О возобновлении дружбы свидетельствовало и то, что Эйнштейн разрешал Бору использовать свой кабинет. Однажды Бор диктовал Пайсу черновик статьи к семидесятилетию Эйнштейна. Застряв на какой-то фразе, Бор стоял, глядя в окно, и бормотал время от времени имя Эйнштейна. В этот момент Эйнштейн тихонько вошел в кабинет. Доктор запретил ему покупать табак, но ничего не сказал о том, можно ли его красть. “Как всегда на цыпочках он направился прямо к табакерке Бора, стоявшей на столе, за которым сидел я. Бор, ничего не подозревая, стоял у окна, повторяя себе под нос: ‘Эйнштейн... Эйнштейн’. Я не знал, что делать, особенно из-за того, что в тот момент у меня не было ни малейшей идеи, что именно Эйнштейну нужно. Затем Бор, произнеся ясно: ‘Эйнштейн’, обернулся.
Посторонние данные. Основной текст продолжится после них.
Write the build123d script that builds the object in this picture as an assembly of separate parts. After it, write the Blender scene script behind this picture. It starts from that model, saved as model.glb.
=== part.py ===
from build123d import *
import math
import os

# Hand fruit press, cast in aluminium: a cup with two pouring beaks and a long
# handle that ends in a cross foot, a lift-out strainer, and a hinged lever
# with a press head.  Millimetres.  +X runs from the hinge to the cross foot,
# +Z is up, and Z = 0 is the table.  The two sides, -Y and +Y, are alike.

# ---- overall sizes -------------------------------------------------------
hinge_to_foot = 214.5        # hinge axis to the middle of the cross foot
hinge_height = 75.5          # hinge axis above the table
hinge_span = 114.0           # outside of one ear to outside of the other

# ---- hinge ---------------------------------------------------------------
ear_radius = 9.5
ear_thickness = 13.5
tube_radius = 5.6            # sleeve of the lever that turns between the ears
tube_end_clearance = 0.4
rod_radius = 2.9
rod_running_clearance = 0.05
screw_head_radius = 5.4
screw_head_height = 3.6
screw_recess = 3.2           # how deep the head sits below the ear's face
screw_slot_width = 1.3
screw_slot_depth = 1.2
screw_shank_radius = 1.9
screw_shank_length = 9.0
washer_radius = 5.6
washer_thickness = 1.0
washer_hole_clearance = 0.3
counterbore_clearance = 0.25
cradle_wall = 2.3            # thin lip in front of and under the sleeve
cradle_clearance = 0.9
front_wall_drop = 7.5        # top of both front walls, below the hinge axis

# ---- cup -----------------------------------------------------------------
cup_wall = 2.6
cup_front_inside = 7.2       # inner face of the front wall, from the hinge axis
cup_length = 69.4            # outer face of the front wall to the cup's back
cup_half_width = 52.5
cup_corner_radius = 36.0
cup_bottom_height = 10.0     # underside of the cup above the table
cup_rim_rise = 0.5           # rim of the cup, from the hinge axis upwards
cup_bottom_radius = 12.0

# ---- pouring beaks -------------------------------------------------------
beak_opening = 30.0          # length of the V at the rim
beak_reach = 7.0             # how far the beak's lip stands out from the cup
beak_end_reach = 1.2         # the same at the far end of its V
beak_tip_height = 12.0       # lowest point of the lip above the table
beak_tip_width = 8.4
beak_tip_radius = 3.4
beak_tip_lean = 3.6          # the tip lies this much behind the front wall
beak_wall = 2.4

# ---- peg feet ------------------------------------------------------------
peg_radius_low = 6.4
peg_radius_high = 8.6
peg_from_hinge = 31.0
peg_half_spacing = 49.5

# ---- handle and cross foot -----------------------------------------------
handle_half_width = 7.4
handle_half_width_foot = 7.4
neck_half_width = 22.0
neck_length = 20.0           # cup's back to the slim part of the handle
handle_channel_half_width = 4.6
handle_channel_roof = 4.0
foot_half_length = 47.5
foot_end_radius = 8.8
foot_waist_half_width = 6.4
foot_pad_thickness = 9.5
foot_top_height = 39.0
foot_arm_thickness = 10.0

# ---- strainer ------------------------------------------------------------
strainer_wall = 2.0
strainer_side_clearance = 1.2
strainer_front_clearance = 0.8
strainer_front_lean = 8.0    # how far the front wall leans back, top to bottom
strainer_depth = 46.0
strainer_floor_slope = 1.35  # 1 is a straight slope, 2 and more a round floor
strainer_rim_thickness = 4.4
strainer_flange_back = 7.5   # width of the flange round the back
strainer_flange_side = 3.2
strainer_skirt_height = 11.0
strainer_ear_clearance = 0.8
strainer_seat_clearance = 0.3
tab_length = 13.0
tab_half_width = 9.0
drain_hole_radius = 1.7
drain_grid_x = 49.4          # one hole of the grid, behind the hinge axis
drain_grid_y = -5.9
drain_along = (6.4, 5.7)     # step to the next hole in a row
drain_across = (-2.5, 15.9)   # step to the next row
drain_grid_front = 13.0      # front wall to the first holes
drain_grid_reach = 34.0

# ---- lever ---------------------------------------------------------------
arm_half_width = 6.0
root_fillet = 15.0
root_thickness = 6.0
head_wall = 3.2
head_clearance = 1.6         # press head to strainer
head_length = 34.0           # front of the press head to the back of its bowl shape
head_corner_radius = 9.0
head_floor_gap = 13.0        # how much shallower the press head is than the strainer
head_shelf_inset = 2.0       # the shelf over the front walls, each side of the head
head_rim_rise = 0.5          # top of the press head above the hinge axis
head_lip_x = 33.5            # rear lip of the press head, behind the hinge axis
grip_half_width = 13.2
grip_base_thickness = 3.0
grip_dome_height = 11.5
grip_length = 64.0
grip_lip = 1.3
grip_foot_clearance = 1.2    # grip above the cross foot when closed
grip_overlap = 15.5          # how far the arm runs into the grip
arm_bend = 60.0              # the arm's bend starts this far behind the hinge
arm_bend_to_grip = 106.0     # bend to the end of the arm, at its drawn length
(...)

Они стояли лицом к лицу, как если бы Бор приглашал его следовать за собой. Бор потерял дар речи. Я сам, видевший, что произошло, на мгновение почувствовал себя неуютно, поэтому мог хорошо понять Бора. Затем молчание было нарушено, и Эйнштейн объяснил, что собирался сделать. Еще через мгновение мы все хохотали”84.
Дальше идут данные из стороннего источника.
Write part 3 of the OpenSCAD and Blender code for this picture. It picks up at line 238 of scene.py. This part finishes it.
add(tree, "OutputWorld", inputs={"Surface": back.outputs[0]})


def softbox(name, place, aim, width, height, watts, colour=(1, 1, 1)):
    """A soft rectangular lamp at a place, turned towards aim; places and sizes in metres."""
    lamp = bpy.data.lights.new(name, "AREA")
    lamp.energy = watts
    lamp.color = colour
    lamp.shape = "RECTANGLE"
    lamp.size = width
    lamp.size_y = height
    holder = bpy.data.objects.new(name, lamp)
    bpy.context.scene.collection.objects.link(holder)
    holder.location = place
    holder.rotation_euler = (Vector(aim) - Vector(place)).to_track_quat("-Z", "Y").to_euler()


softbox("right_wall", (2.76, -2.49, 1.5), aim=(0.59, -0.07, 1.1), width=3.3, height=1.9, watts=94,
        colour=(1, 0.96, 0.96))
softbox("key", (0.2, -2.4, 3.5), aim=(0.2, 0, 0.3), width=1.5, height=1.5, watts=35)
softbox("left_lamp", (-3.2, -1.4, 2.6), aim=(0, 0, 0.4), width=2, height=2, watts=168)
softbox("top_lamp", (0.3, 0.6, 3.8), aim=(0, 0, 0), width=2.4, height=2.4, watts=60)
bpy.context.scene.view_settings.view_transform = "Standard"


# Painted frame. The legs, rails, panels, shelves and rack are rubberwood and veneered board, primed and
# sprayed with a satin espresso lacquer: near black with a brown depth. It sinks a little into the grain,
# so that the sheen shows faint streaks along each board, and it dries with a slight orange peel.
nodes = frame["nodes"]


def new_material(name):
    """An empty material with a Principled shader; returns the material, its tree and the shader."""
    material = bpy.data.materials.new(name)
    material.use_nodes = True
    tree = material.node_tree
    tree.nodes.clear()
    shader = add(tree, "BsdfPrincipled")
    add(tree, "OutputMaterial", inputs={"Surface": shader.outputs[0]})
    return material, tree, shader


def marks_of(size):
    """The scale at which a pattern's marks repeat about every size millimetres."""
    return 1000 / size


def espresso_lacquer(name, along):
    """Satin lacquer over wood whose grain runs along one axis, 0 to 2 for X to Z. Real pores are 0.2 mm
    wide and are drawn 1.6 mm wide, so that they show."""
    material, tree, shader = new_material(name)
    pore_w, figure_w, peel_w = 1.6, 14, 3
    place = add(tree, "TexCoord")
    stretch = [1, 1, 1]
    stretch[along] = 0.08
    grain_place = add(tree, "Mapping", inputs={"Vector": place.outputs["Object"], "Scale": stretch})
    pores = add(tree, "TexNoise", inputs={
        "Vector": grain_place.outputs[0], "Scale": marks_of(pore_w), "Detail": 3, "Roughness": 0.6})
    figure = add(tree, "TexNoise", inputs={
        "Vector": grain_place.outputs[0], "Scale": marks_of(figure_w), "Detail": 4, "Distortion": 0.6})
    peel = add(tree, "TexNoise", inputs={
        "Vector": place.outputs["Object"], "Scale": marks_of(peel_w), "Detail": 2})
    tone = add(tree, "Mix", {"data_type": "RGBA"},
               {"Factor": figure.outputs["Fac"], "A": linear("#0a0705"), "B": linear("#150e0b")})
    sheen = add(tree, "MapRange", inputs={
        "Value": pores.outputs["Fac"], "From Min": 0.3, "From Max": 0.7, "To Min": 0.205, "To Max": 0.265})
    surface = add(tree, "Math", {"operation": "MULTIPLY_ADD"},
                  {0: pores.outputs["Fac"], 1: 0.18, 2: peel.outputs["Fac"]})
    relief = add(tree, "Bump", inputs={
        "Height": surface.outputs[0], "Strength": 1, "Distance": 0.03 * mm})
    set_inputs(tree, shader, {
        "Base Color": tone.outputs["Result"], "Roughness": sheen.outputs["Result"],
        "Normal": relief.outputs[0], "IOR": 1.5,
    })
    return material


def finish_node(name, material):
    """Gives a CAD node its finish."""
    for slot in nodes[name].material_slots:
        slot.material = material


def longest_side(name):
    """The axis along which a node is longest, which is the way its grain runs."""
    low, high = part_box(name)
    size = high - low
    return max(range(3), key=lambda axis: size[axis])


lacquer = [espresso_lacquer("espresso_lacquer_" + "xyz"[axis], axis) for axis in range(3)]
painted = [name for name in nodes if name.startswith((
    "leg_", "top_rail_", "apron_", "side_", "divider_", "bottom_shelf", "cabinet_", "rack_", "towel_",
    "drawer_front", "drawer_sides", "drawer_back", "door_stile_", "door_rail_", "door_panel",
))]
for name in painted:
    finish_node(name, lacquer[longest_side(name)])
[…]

Бор еще не раз приезжал в Принстон, но убедить Эйнштейна изменить свое отношение к квантовой механике ему не удалось. Не удалось это сделать и Гейзенбергу. После войны он виделся с Эйнштейном только раз во время своей поездке по США с курсом лекций, совпавшей с последним визитом Бора в 1954 году. Эйнштейн пригласил Гейзенберга домой, напоил кофе с печеньем. Они проговорили почти всю первую половину дня. “О политике не было сказано ничего”, — вспоминал Гейзенберг85. Эйнштейна интересовала только интерпретация квантовой теории, продолжавшая волновать его так же, как в Брюсселе двадцать пять лет назад. Эйнштейн оставался непоколебим: “Мне ваша физика не нравится”86.
“Потребность воспринимать природу как объективную реальность называется предрассудком, который надо отправить на свалку, в то время как теоретики, занимающиеся квантовой механикой, превозносятся, — написал он однажды старому другу. — Люди подвержены внушению даже больше, чем лошади, а господствующее в данный момент настроение даже не позволяет большинству понять, что за тиран ими управляет”87.
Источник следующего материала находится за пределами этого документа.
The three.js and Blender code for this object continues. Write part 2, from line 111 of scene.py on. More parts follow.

Когда в ноябре 1952 года умер первый президент Израиля Хаим Вейцман, премьер министр Давид Бен-Гурион посчитал себя обязанным предложить пост президента Эйнштейну. “Я глубоко тронут предложением, сделанным мне нашим государством Израиль, и в то же время огорчен и стыжусь того, что принять его не могу”, — сказал Эйнштейн88. Он подчеркнул, что у него нет “ни природной способности, ни опыта для того, чтобы должным образом общаться с людьми и заниматься государственными делами... Уже по этой причине я не подхожу для исполнения обязанностей на таком ответственном посту, даже если преклонные годы не будут все больше посягать на мои силы”.
Уже летом 1950 года он узнал, что у него аневризма аорты. Эйнштейн понимал, что жить ему осталось недолго. Он написал завещание и ясно дал понять, что хочет, чтобы на похоронах присутствовали только близкие, а затем состоялось бы кремирование. Он отпраздновал свой семьдесят шестой день рождения и напоследок успел подписать воззвание о ядерном разоружении, автором которого был философ Бертран Рассел. Эйнштейн, просивший Бора поставить подпись под этим воззванием, написал: “Не хмурьтесь! Это не имеет никакого отношения к нашим старым разногласиям, касающимся физики, а скорее к вопросам, в которых мы полностью согласны”89. Тринадцатого апреля 1955 года у него начались сильные боли в груди, а через два дня его забрали в больницу. Эйнштейн отказался от операции: “Я хочу уйти тогда, когда мне этого хочется. Искусственно продлевать жизнь — дурной вкус. Я свое дело сделал, время уходить”90.